• # What is Math Fluency, and Why is it Important?

Let's first understand what fluency in mathematics IS NOT.  Math fluency is NOT speed and accuracy!  To this day, many people erronously cling to this definition, despite the fact that it is glaringly superficial and misdirected.  If these tenants were the only marks of a great mathematician, then a student who excelled in rote memorization, but had no idea why he was performing a certain calculation to solve a problem, could be classified as a pretty decent mathematician.

Don't get me wrong -- speed and accuracy are important in math.  (Otherwise, long division becomes a day-long task as students struggle to remember 6 x 7.)  However, the added piece to this definition can't be missed: math fluency is the ability to quickly and accurately complete calculations using a deep understanding of number sense.  If a student is mathematically fluent, it means that he can:

• Utilize flexibility in his thinking about a problem;
• Understand AND explain the methods he uses to solve; and

#### Bottom line: Math fluency is all about how a student THINKS about the problem.  Conceptual understanding comes first; speed and accuracy follow -- not the other way around.
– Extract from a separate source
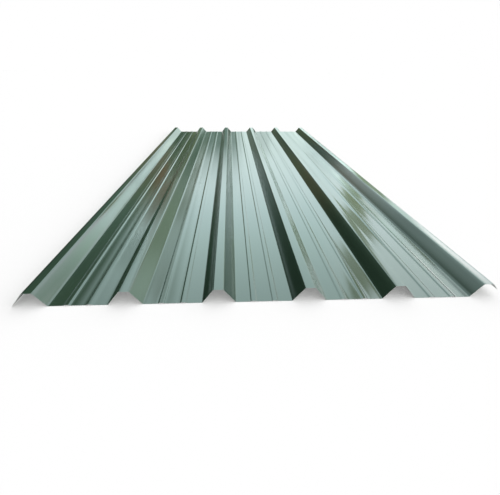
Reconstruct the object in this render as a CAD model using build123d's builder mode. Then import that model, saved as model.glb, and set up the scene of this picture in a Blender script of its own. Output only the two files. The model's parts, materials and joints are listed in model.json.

For example, a student in fourth grade may give the correct answer to 7 + 9 in less than a second.  But, if questioned about what that student did to find the sum, would he say, "I know that I could take one away from the 7 and give to the 9 to make it 10.  Therefore, 10 + 6 equals 16."?  If so, that student DEFINITELY demonstrates math fluency.  He is able to think FLEXIBLY about the problem, EXPLAIN his thinking, and still give the answer ACCURATELY and QUICKLY.  This student understands place value, the rules of addition, the associative property, AND was able to synthesize all of that material in a matter of seconds.

This is precisely why the national math standards have taken a turn in the last few decades towards a deeper conceptual understanding, rather than just procedural knowledge -- and rightfully so!  Teachers are presenting math concepts differently to allow students to tackle problems in more ways than one; because even though the beauty of math is in the discrete nature of a right or wrong answer, the paths to get there may be very different!

So, with all that said, HOW do you teach your child to be fluent in math?  As with anything, it takes repeated exposure and continued practice.  A few tips:

• Don't over-emphasize memorizing facts, but also give your child an opportunity to look at basic computation through a new lense.
• Ask him if he can think of a different way to solve.